CAD and scene scripts
+++

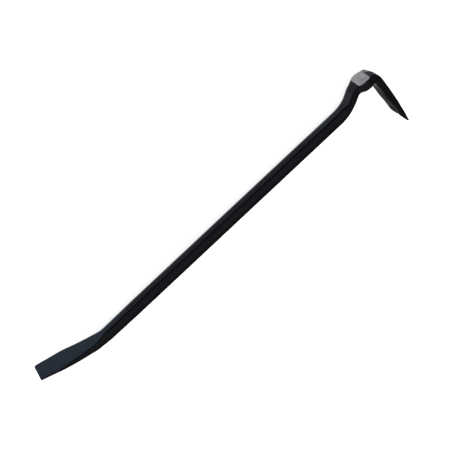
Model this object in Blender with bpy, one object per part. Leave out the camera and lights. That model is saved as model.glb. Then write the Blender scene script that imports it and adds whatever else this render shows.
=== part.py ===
# Gooseneck pry bar, lying on its side. Metres, Z up. The octagonal shank runs along X, with the claw
# end at +X. The chisel and the neck bend towards +Y and the claw hangs back towards -Y.
# The tool is one forging. Each object below is a length of it between two forging transitions.
import math

import bmesh
import bpy
from mathutils import Matrix, Vector

MM = 0.001
GAP = 0.3 * MM

# The octagonal bar
BAR_FLATS = 19.0 * MM
SHANK_LEFT = -214.0 * MM
SHANK_RIGHT = 204.2 * MM

# The chisel: how far along its upper face it reaches, how it bends and how it is drawn down
CHISEL_LENGTH = 99.5 * MM
CHISEL_STRAIGHT = 5.0 * MM
CHISEL_BEND_RADIUS = 90.0 * MM
CHISEL_TURN = math.radians(25.8)
CHISEL_SHOULDER = 38.0 * MM
CHISEL_PLATE = 7.0 * MM
CHISEL_EDGE = 1.5 * MM
CHISEL_WIDTH = 24.8 * MM
CHISEL_BELLY = 1.2 * MM
CHISEL_WAIST = 1.2 * MM
CHISEL_CORNER = 2.0 * MM
CHISEL_STATIONS = 18

# The gooseneck: a bend of the same bar, then a short straight rise to the head
NECK_RADIUS = 36.0 * MM
NECK_RISE = math.radians(45.0)
NECK_STRAIGHT = 14.5 * MM
NECK_SLIMMING = 0.93
NECK_STATIONS = 10

# The head: corners of its underside and of its top in side view, each with a rounding radius.
# It swells from the width of the neck to its full width and carries the striking pad.
HEAD_TOP = 30.3 * MM
HEAD_WIDTH = 25.2 * MM
HEAD_LOW_EDGE = 4.0 * MM
HEAD_TOP_EDGE = 1.6 * MM
CROWN_EDGE = (5.5 * MM, 8.5 * MM)
HEAD_STATIONS = 26
SHOULDER_X = 242.5 * MM
CROWN_X = 272.8 * MM
BACK_CORNER = (279.6 * MM, 16.0 * MM)
HEEL_LEVEL = 11.3 * MM
HEEL_LEFT = 252.0 * MM
HEEL_RIGHT = 261.0 * MM
THROAT = (267.6 * MM, 14.5 * MM)
PAD_LEFT = 246.0 * MM
PAD_RIGHT = 267.4 * MM
PAD_WIDTH = 23.4 * MM
PAD_THICKNESS = 1.5 * MM

# The claw: a tapering plate with a slot that makes two tines
CLAW_ROOT = (278.6 * MM, -5.0 * MM)
CLAW_HEADING = math.radians(-77.2)
CLAW_CAMBER = math.radians(-2.6)
CLAW_LENGTH = 100.6 * MM
CLAW_SOLID = 62.0 * MM
CLAW_THICK_ROOT = 10.4 * MM
CLAW_THICK_SLOT = 5.4 * MM
CLAW_THICK_TIP = 1.4 * MM
CLAW_WIDTH_TIP = 32.4 * MM
CLAW_CHAMFER = 1.2 * MM
SLOT_ROOT = 3.0 * MM
SLOT_MOUTH = 8.0 * MM
TIP_ROUNDING = 1.5 * MM
CLAW_STATIONS = 14

PAINT_COLOUR = (0.016, 0.016, 0.019, 1.0)
STEEL_COLOUR = (0.50, 0.50, 0.49, 1.0)


def clear_scene():
    for thing in list(bpy.data.objects):
        bpy.data.objects.remove(thing, do_unlink=True)
    for group in list(bpy.data.collections):
        bpy.data.collections.remove(group)


def new_collection(name):
    group = bpy.data.collections.new(name)
    bpy.context.scene.collection.children.link(group)
    return group


def new_material(name, colour, metallic, roughness):
    material = bpy.data.materials.new(name)
    material.use_nodes = True
    shader = material.node_tree.nodes["Principled BSDF"]
    shader.inputs["Base Color"].default_value = colour
    shader.inputs["Metallic"].default_value = metallic
    shader.inputs["Roughness"].default_value = roughness
    return material


def painted(name):
    return new_material(name, PAINT_COLOUR, 0.0, 0.35)


def ground_steel(name):
    return new_material(name, STEEL_COLOUR, 1.0, 0.38)


def place(mesh, name, group, material):
    mesh.materials.clear()
    mesh.materials.append(material)
    thing = bpy.data.objects.new(name, mesh)
    group.objects.link(thing)
    return thing


def mesh_from(maker, name):
    mesh = bpy.data.meshes.new(name)
    maker.to_mesh(mesh)
    maker.free()
    mesh.validate()
    return mesh


def octagon(upper, lower, half_width, top_cut, low_cut):
    # Eight corners as (towards the upper face, towards +Z), going round once. A cut is (across, down).
    return [
        (upper, top_cut[0] - half_width),
        (upper, half_width - top_cut[0]),
        (upper - top_cut[1], half_width),
        (lower + low_cut[1], half_width),
        (lower, half_width - low_cut[0]),
        (lower, low_cut[0] - half_width),
        (lower + low_cut[1], -half_width),
        (upper - top_cut[1], -half_width),
    ]


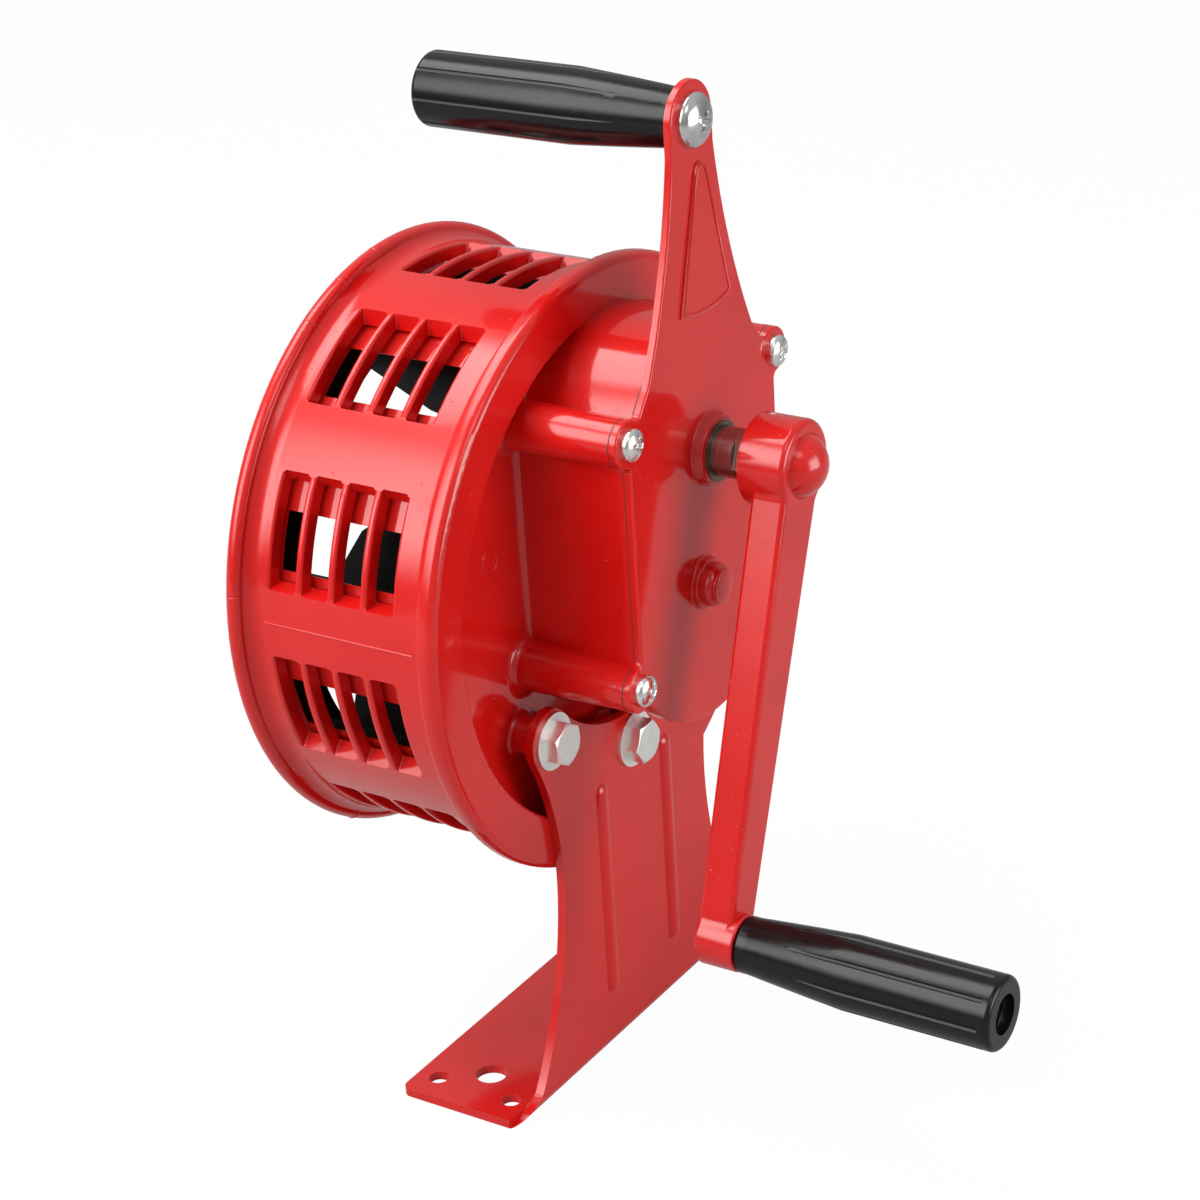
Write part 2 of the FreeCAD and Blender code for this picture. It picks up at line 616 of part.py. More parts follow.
# ---- crank ---------------------------------------------------------------------------
def armBlank(endZ):
    """Bar between two round ends, blended in outline and rounded along its edges."""
    bar = plate(armFrontY, armBackY, (crankX - 10.7, crankZ), (crankX - 7.4, endZ),
                (crankX + 7.4, endZ), (crankX + 10.7, crankZ))
    blank = fused(bar, rod(crankX, crankZ, armFrontY, armBackY, hubR),
                  rod(crankX, endZ, armFrontY, armBackY, armEndR))

    def isCorner(edge):
        """Inner corners between the bar and its round ends run along Y."""
        box = edge.BoundBox
        return box.XLength < 0.01 and box.ZLength < 0.01 and endZ + 1 < box.ZMin < crankZ - 1

    blank = rounded(blank, 5.0, isCorner)
    blank = rounded(blank, 2.0, lambda e: e.BoundBox.YMax < armFrontY + 0.01)
    return rounded(blank, 1.4, lambda e: e.BoundBox.YMin > armBackY - 0.01)


def crankArm():
    """Cast arm, made hanging straight down and then turned to its place."""
    endZ = crankZ - crankLength
    front = armFrontY - 1.8
    boss = turned(crankX, endZ, (0, armFrontY + 2.2), (armEndR, armFrontY + 2.2), (armEndR, front + 0.8),
                  ((armEndR - 0.24, front + 0.24), (armEndR - 0.8, front)), (0, front))
    body = fused(armBlank(endZ), rod(crankX, crankZ, armBackY - 3, hubBackY, hubR), boss)
    body = cut(body, flatBar(shaftEndY, hubBackY + 1),
               rod(crankX, crankZ, hubFrontY - 1, shaftEndY, capPlugR),
               rod(crankX, endZ, armFrontY - 3, armBackY - 1.5, spindleR))
    return turn(body, crankX, crankZ, -armTilt)


def crankCap():
    """Hollow domed cap pressed into the hub over the nut."""
    def at(r, degrees):
        a = math.radians(degrees)
        return (r * math.cos(a), capCentreY - r * math.sin(a))

    innerR, plugInnerR = capR - capThick, capPlugR - 1.1
    return turned(crankX, crankZ, (capPlugR, capLipY), (capPlugR, hubFrontY), at(capR, 24.0),
                  (at(capR, 57.0), at(capR, 90.0)), at(innerR, 90.0),
                  (at(innerR, 45.0), (plugInnerR, -86.9)), (plugInnerR, capLipY))


def gripBody(length, collar):
    """Grooved grip along +Y from its narrow end, on a line through the origin.

    The grooves stop a collar's width before the wide end, or run out at it where collar is 0.
    """
    shoulder = 0.42 * length
    body = turned(0, 0, (0, 0), (gripNarrowR - 0.6, 0), (gripNarrowR, 0.6), (gripNarrowR, 3.0),
                  ((10.9, 0.27 * length), (gripWideR, shoulder)), (gripWideR, length - endRound),
                  ((gripWideR - endRound * 0.29, length - endRound * 0.29), (gripWideR - endRound, length)),
                  (0, length))
    stop = length - collar if collar else length + 1
    centre = gripWideR - grooveDepth + grooveR
    back = 0.32 * length
    low = vec(centre - grooveSlope * back, shoulder - back, 0)
    run = Part.makeCylinder(grooveR, math.hypot(back, grooveSlope * back), low, vec(grooveSlope, 1, 0))
    bend = Part.makeSphere(grooveR, vec(centre, shoulder, 0))
    groove = fused(rod(centre, 0, shoulder, stop, grooveR), bend, run)
    return cut(body, *around(groove, grooveCount, 0, 0))


def crankGrip():
    body = gripBody(gripLength, 3.6)
    body = cut(body, rod(0, 0, -1, gripLength, spindleR + running * 2),
               rod(0, 0, gripLength - gripHoleDepth, gripLength + 1, gripHoleR))
    body.rotate(vec(0, 0, 0), vec(1, 0, 0), 180)
    x, z = gripPlace()
    body.translate(vec(x, gripFrontY, z))
    return body


def gripPlace():
    return polar(crankX, crankZ, crankLength, -90.0 - armTilt)


def topGrip():
    body = gripBody(topGripLength, 0)
    body = cut(body, rod(0, 0, -1, handleBoltEndY - coverBackY, spindleR))
    body.translate(vec(boxX, coverBackY, handleZ))
    return body


def gripSpindle():
    """Shoulder bolt: thread in the arm, plain shank in the grip, socket head in its recess."""
    x, z = gripPlace()
    seat = gripEndY + gripHoleDepth - endPlay - gripWasherThick
    head = rounded(rod(x, z, seat - 4.5, seat, 5.7), 0.8, lambda e: e.BoundBox.YMax < seat - 4.4)
    socket = hexagon(x, z, seat - 5.0, seat - 2.0, 5.0)
    return cut(fused(head, rod(x, z, seat, armBackY - 1.5, spindleR)), socket)


def gripWasher():
    """Washer under the spindle's head, with the end play left between it and the grip."""
    back = gripEndY + gripHoleDepth - endPlay
    return washer(*gripPlace(), back - gripWasherThick, back, 6.0, spindleR)


PARTS = {
    "siren_housing": housing,
    "gear_cover": cover,
    "cover_gasket": gasket,
    "cover_screws": lambda: Part.makeCompound([panScrew(x, z) for x, z in screwPlaces()]),
    "stand_bracket": stand,
    "stand_bolts": lambda: Part.makeCompound(
        [hexBolt(x, z, 17 * i) for i, (x, z) in enumerate(standBolts)]),
    "stand_washers": lambda: Part.makeCompound(
        [washer(x, z, standFrontY - washerThick, standFrontY, washerR, washerBoreR)
         for x, z in standBolts]),
    "handle_bolt": handleBolt,
    "top_grip": topGrip,
    "rotor": rotor,
    "rotor_shaft": rotorShaft,
    "rotor_key": lambda: key(rotorX, rotorZ, *rotorKey),
    "rotor_washer": lambda: washer(rotorX, rotorZ, hubRearY, hubRearY + washerThick, 8.5, boltR),
    "rotor_nut": lambda: nut(rotorX, rotorZ, hubRearY + washerThick, hubRearY + 8.1, boltFlats, boltR),
    "rotor_bearing": bearing,
    "rotor_bush": lambda: washer(rotorX, rotorZ, rotorBushFrontY, bossBackY, rotorBushR,
                                 rotorNoseR + running),
    "layshaft": layshaft,
    "layshaft_gear": layGear,
    "layshaft_key": lambda: key(layX, layZ, *layKey),
    "layshaft_bushes": lambda: Part.makeCompound(
        [washer(layX, layZ, layBushFrontY, bossBackY, layBushR, layNoseR + running),
         washer(layX, layZ, seatY, seatFloorY, layBushR, layNoseR + running)]),
    "crank_shaft": crankShaft,
    "crank_shaft_bush": lambda: washer(crankX, crankZ, crankBushFrontY, bossBackY, crankBushR,
                                       shaftR + running),
    "crank_inner_bush": lambda: washer(crankX, crankZ, seatY, seatFloorY, crankInnerBushR,
                                       crankNoseR + running),
    "crank_gear": crankGear,
    "crank_gear_key": lambda: key(crankX, crankZ, *crankKey),
    "crank_circlip": lambda: circlip(crankX, crankZ, -33.0, -31.9, 9.6, 6.9),
    "crank_arm": crankArm,
    "crank_nut": lambda: turn(nut(crankX, crankZ, -87.2, shaftEndY, boltFlats, boltR),
                              crankX, crankZ, 10),
    "crank_cap": crankCap,
    "grip_spindle": gripSpindle,
    "grip_washer": gripWasher,
    "crank_grip": crankGrip,
}

os.makedirs("parts", exist_ok=True)
for name, make in PARTS.items():
    make().exportStep("parts/" + name + ".step")
    print(name)
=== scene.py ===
import json
import math

import bmesh
import bpy
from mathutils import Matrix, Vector

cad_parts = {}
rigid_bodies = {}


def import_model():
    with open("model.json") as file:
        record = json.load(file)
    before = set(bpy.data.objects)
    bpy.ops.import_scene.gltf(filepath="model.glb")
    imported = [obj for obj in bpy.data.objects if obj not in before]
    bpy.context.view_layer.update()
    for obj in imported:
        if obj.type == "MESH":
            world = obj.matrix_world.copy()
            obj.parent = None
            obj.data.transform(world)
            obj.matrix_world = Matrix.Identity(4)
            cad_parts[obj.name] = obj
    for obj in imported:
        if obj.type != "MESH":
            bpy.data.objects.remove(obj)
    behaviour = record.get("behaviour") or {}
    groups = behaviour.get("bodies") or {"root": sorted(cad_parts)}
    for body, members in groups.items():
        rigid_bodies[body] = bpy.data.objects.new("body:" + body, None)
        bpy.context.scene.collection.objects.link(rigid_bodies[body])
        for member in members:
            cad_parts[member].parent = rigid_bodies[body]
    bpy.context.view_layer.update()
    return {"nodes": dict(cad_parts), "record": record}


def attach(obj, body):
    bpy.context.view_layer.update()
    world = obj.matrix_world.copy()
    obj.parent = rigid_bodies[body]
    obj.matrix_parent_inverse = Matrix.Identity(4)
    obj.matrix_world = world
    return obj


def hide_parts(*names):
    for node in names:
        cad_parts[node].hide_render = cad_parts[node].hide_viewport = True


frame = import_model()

nodes = frame["nodes"]
mm = 0.001
scene = bpy.context.scene
scene.view_settings.view_transform = "Standard"

# places that several pieces share, in millimetres
drum = {"x": 0.0, "z": 168.2, "floor": -11.3}
coverFront = -54.1
screwPlaces = ((-39.1, 229.2), (48.1, 229.2), (-39.1, 147.9), (48.1, 147.9))
standBoltPlaces = ((-46.0, 126.7), (46.0, 126.7), (0.0, 106.2))

# camera
cameraLook = {"place": (-0.7676, -0.5288, 0.5809), "turn": (65.163, 3.2046, -57.6427),
              "lens": 94.889, "sensor": 36.0, "near": 0.01}


def makeCamera():
    look = cameraLook
    data = bpy.data.cameras.new("camera")
    data.sensor_fit = "HORIZONTAL"
    data.sensor_width = look["sensor"]
    data.lens = look["lens"]
    data.clip_start = look["near"]
    obj = bpy.data.objects.new("camera", data)
    obj.location = look["place"]
    obj.rotation_euler = [math.radians(a) for a in look["turn"]]
    scene.collection.objects.link(obj)
    scene.camera = obj


# nodes shared by the materials and the geometry trees
def put(tree, socket, value):
    if isinstance(value, bpy.types.NodeSocket):
        tree.links.new(value, socket)
    else:
        socket.default_value = value


def calc(tree, operation, *values):
    node = tree.nodes.new("ShaderNodeMath")
    node.operation = operation
    for socket, value in zip(node.inputs, values):
        put(tree, socket, value)
    return node.outputs[0]


def newMaterial(name, colour, metallic=0.0, roughness=0.5):
    material = bpy.data.materials.new(name)
    material.use_nodes = True
    shader = material.node_tree.nodes["Principled BSDF"]
    shader.inputs["Base Color"].default_value = (*colour, 1.0)
    shader.inputs["Metallic"].default_value = metallic
    shader.inputs["Roughness"].default_value = roughness
    material.diffuse_color = (*colour, 1.0)
    return material, material.node_tree, shader


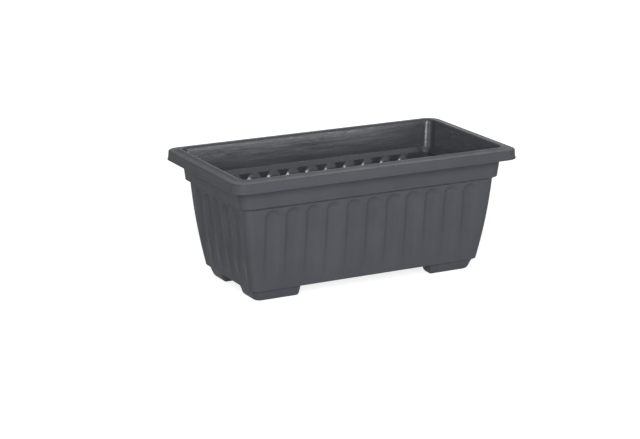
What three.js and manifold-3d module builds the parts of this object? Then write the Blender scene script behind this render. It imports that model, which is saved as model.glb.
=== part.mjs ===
// Window box planter: a thin-walled plastic trough with a down-turned rim, a collar, fluted
// walls and four hollow corner feet, and a removable plug in each drain hole of its floor.
//
// Millimetres, +Z up. X runs along the length, and the front wall faces -Y.
// The origin is on the ground, under the middle of the box.

import * as THREE from 'three';
import Module from 'manifold-3d';
import { mergeVertices } from 'three/addons/utils/BufferGeometryUtils.js';

const wasm = await Module();
wasm.setup();

// ---------------------------------------------------------------- driving dimensions

// Overall, over the rim's skirt
const length = 340;
const depth = 185;
const height = 140;
const wall = 1.8;

// Rim: its top falls outward from the mouth, and its skirt hangs clear of the collar
const rimWidth = 14.2;
const rimFall = 2;
const skirtHeight = 10.2;
const skirtLean = 1.3;
const rimRound = 1.2;
const rimLip = 0.6;
const rimCrest = 0.4;
const mouthRound = 2.5;
const rimCornerRadius = 16;

// Collar: the plain band between the rim and the step
const collarHeight = 33;
const collarLean = 3.1;
const collarCornerRadius = 11.5;

// Step, and the fluted body under it
const stepDepth = 4.6;
const stepDrop = 2.4;
const endTaper = 12.4;
const sideTaper = 11;
const bodyBelly = 1.4;
const bodyCornerRadius = 8.6;
const bodyEdgeRound = 1.8;

// Feet, and how far they hold the floor off the ground
const footHeight = 12.5;
const footStep = 2.6;
const footDraft = 4.4;
const footInnerDraft = 1;
const footLength = 56;
const footWidth = 37.5;
const footOuterRadius = 8;
const footInnerRadius = 24;
const footEndRadius = 3;
const footRound = 3.3;

// Flutes: grooves with a domed top and parallel edges, which grow shallower down the wall.
// The power is how squarely a groove's section turns up from its floor into its sides.
const flutePitchLong = 23.7;
const flutePitchShort = 22.5;
const fluteWidth = 17;
const fluteDepth = 2.5;
const flutePower = 4;
const fluteTopGap = 2.4;
const fluteRunOutHeight = 6;
const fluteCornerMargin = 16;
const fluteCutterReach = 6;
const fluteLeastSpread = 0.1;
const fluteBackGrowth = 0.6;

// Drain holes and their plugs
const drainHoleDiameter = 12;
const drainHoleCount = 4;
const drainHolePitch = 52;
const plugClearance = 0.3;
const plugHeadDiameter = 19;
const plugHeadThickness = 1.6;
const plugKnobDiameter = 7;
const plugKnobHeight = 5;
const plugReach = 2.4;
const plugChamfer = 1;

// Fineness of the round stretches
const cornerSegments = 7;
const bodyBands = 6;
const archSegments = 6;
const fluteBands = 2;
const fluteShares = [0.6, 0.85, 1.05];
const plugSegments = 24;

// ---------------------------------------------------------------- derived places

const floorUnderside = footHeight;
const floorTop = floorUnderside + wall;
const skirtTop = height - rimFall;
const skirtBottom = skirtTop - skirtHeight;
const stepTop = height - collarHeight;
const bodyTop = stepTop - stepDrop;
const collarTopSetback = rimWidth - wall;
const collarBottomSetback = collarTopSetback + collarLean;
const bodyTopSetback = collarBottomSetback + stepDepth;
const fluteArchCentre = bodyTop - fluteTopGap - fluteWidth / 2;
const fluteRunOut = floorUnderside + fluteRunOutHeight;
const leastRadius = wall / 2;

// Setback of a fluted wall's outer face from the rim's outermost edge, at height z. The
// taper is how far that wall draws in between the step and the floor.
function bodySetback(z, taper) {
  const down = (bodyTop - z) / (bodyTop - floorUnderside);
  return bodyTopSetback + taper * down - 4 * bodyBelly * down * (1 - down);
}

// How far the middle of a rounded edge lies in from the edge's two faces
function cutBack(radius) {
  return radius * (1 - Math.SQRT1_2);
}

// ---------------------------------------------------------------- solids

// Points of a rounded rectangle at height z, anticlockwise seen from above. radiusAt gives
// the radius of the corner on each side of its middle.
function roundedLoop({ minX, maxX, minY, maxY, z, radiusAt }) {
  const points = [];
  const corners = [[1, 1], [-1, 1], [-1, -1], [1, -1]];
  corners.forEach(([sideX, sideY], quarter) => {
    const radius = radiusAt(sideX, sideY);
    const cornerX = sideX > 0 ? maxX : minX;
    const cornerY = sideY > 0 ? maxY : minY;
    for (let i = 0; i <= cornerSegments; i++) {
      const angle = (quarter + i / cornerSegments) * Math.PI / 2;
      points.push(new THREE.Vector3(
        cornerX - sideX * radius + radius * Math.cos(angle),
        cornerY - sideY * radius + radius * Math.sin(angle),
        z,
      ));
    }
  });
  return points;
}

// A loop of the box's plan, drawn in by a setback from the rim's outermost edge. A setback
// for the long sides is given where it differs from that of the ends.
function planLoop({ setback, sideSetback = setback, z, radius }) {
  const maxX = length / 2 - setback;
  const maxY = depth / 2 - sideSetback;
  return roundedLoop({ minX: -maxX, maxX, minY: -maxY, maxY, z, radiusAt: () => radius });
}

// A closed solid through loops of equally many points, stacked along their own normal
function loft(loops) {
  const count = loops[0].length;
  const positions = loops.flat().flatMap((point) => point.toArray());
  const index = [];
  for (let level = 0; level + 1 < loops.length; level++) {
    for (let i = 0; i < count; i++) {
      const next = (i + 1) % count;
      const low = level * count;
      const high = low + count;
      index.push(low + i, low + next, high + next, low + i, high + next, high + i);
    }
  }
  const last = (loops.length - 1) * count;
  for (let i = 1; i + 1 < count; i++) {
    index.push(0, i + 1, i, last, last + i, last + i + 1);
  }
  const geometry = new THREE.BufferGeometry();
  geometry.setAttribute('position', new THREE.Float32BufferAttribute(positions, 3));
  geometry.setIndex(index);
  return solidOf(geometry);
}

// A solid from a closed geometry
function solidOf(geometry) {
  const bare = geometry.clone();
  bare.deleteAttribute('normal');
  bare.deleteAttribute('uv');
  const merged = mergeVertices(bare);
  return new wasm.Manifold(new wasm.Mesh({
    numProp: 3,
    vertProperties: new Float32Array(merged.attributes.position.array),
    triVerts: new Uint32Array(merged.index.array),
  }));
}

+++

• [SHORT TASK]:
Exactly as they stand, please print the lines from the first line of the records above down to the line that includes "SHANK_RIGHT = 204.2 * MM", both of those included and no others.

• [RESPONSE TO THIS TASK]:
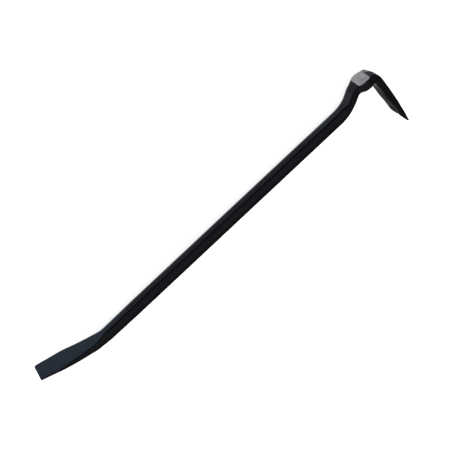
Model this object in Blender with bpy, one object per part. Leave out the camera and lights. That model is saved as model.glb. Then write the Blender scene script that imports it and adds whatever else this render shows.
=== part.py ===
# Gooseneck pry bar, lying on its side. Metres, Z up. The octagonal shank runs along X, with the claw
# end at +X. The chisel and the neck bend towards +Y and the claw hangs back towards -Y.
# The tool is one forging. Each object below is a length of it between two forging transitions.
import math

import bmesh
import bpy
from mathutils import Matrix, Vector

MM = 0.001
GAP = 0.3 * MM

# The octagonal bar
BAR_FLATS = 19.0 * MM
SHANK_LEFT = -214.0 * MM
SHANK_RIGHT = 204.2 * MM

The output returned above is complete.